Habrá vacuna, seguro, pero no retomaremos nuestras vidas, más o menos normales, hasta bien pasado el próximo verano. Así que debemos aprender a vivir de otra forma, solidarizándonos con los demás en la medida de nuestras posibilidades.
Si uno siempre ha pensado que la comida a domicilio era superflua, una frivolidad para quien se defiende en la cocina, ahora pide la paletilla de La Ternasca o disfruta del picnic del Cancook, además de los platos clásicos de la Parrilla o el Palomeque, por citar algunos.
Se acabó tomar el café en el despacho, al gusto de uno y sin necesidad de esperar. Cada mañana, a la calle, a pasar frío y a llevarse ese café, quizá no tan bueno, a la vera del ordenador. Los demás también tienen que vivir.
La cañita, con abrigo y bufanda, además de tapa, aunque no haya gana. Y el vino de la tarde, igual. El de la noche, en casa, obligado, pero con botellas de bodegas de la tierra, compradas en las escasas tiendas locales que las dispensan o a esos distribuidores de hostelería que se han visto obligados a reducir sus plantillas.

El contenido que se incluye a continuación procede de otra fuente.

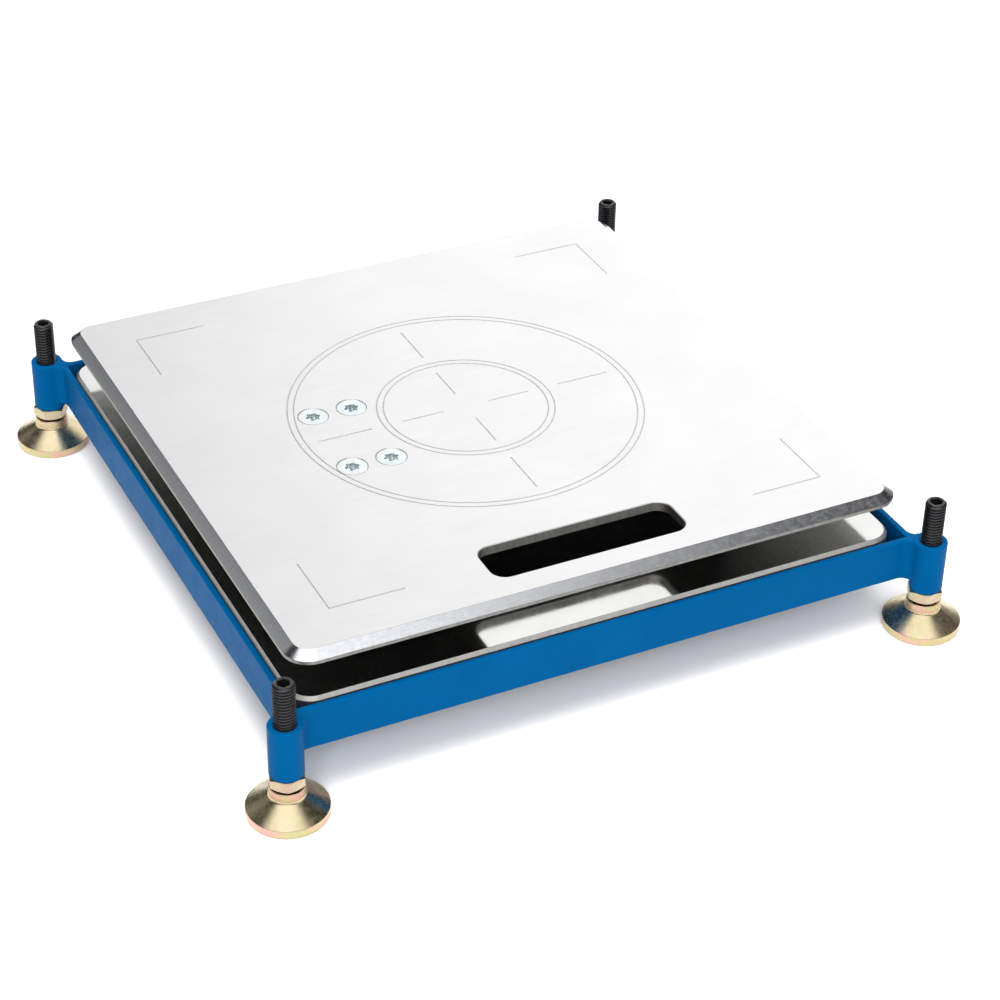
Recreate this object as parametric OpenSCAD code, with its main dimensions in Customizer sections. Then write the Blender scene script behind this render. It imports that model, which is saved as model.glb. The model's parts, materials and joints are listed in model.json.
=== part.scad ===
// Low platform scale pad that stands in a welded levelling frame with four screw jacks.
// +X runs to the right along the edge with the hand slot, +Y to the back, +Z up.
// The origin is on the floor, under the centre of the frame.

/* [Pad] */
// Side of the square top plate
plate_w = 381; // [370:1:384]
// Thickness of the top plate
plate_t = 6.35; // [6:0.05:7]
// Corner radius of the top plate
plate_r = 15.5; // [12:0.5:18]
// Width of the bevel round the top face
bevel_w = 6; // [4:0.5:7]
// Height of the bevel round the top face
bevel_h = 4.1; // [3:0.1:4.5]
// Height of the top face above the floor
top_z = 89.6; // [88.5:0.1:90.5]
// Side of the square base plate
base_w = 379; // [370:0.5:380]
// Thickness of the base plate
base_t = 12.7; // [12:0.1:13]
// Clear gap between the two plates
plate_gap = 23.05; // [22.5:0.05:24]

/* [Hand slot] */
// Length of the hand slot
slot_l = 122; // [110:1:130]
// Width of the hand slot
slot_w = 31.2; // [28:0.2:34]
// Corner radius of the hand slot
slot_r = 9; // [6:0.5:12]
// Distance from the front edge of the plate to the slot
slot_edge = 21.5; // [19:0.5:24]

/* [Load cell] */
// Distance from the pad centre to the middle of each screw group
cell_screw_x = 76; // [74:1:78]
// Offset of the load cell's centre line from the pad centre
cell_y = -2.6; // [-4:0.2:0]
// Screw spacing along the cell
screw_dx = 24.9; // [24:0.1:26]
// Screw spacing across the cell
screw_dy = 59.5; // [58:0.5:61]
// Diameter of the countersunk heads
head_d = 18; // [17:0.5:19]

/* [Frame] */
// Clear inside width of the frame
frame_in = 385; // [383:1:388]
// Thickness of the angle bars
bar_t = 3.6; // [3:0.1:4]
// Height of the angle bars
bar_h = 27; // [25:0.5:29]
// Width of the inward ledge, with the bar
ledge_w = 28; // [25:1:32]
// Height of the frame's underside above the floor
bar_z = 32.7; // [32:0.1:33.5]
// Distance of each jack axis from the centre, in X and in Y
jack_pos = 202.6; // [201.5:0.1:203.5]
// Outside diameter of the jack tubes
tube_d = 19.6; // [18.5:0.1:20.5]

/* [Jacks] */
// Outside diameter of the jack screw's thread
screw_d = 12.4; // [12:0.1:12.7]
// Height of the jack screw's top above the floor
screw_top = 87.8; // [85:0.1:89]
// Width of the jam nut across its flats
nut_af = 19.05; // [18:0.05:19.5]
// Diameter of the foot's disc
foot_d = 46.4; // [44:0.2:50]
// Diameter of the foot's collar
collar_d = 20.3; // [19.5:0.1:21]

/* [Hidden] */
$fn = 64;
e = 0.01;                                   // overlap of a cutter past the face it opens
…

Además de las decenas de catas virtuales, visitas telemáticas a bodegas, compras por Internet directamente a los pequeños productores que han improvisado esa página, increíblemente fea y lenta, pero que es su única ventana al mundo.
Uno no espera ICOs que tampoco le concederían si los pidiera; lamentablemente tampoco suspira con inciertas reducciones de impuestos. Igual que otros siguen contratando sus servicios –que ya serán cobrados– trata de seguir trabajando entre iguales. Que solamente si nos ayudamos seremos capaces de salir adelante. Es lo que hay.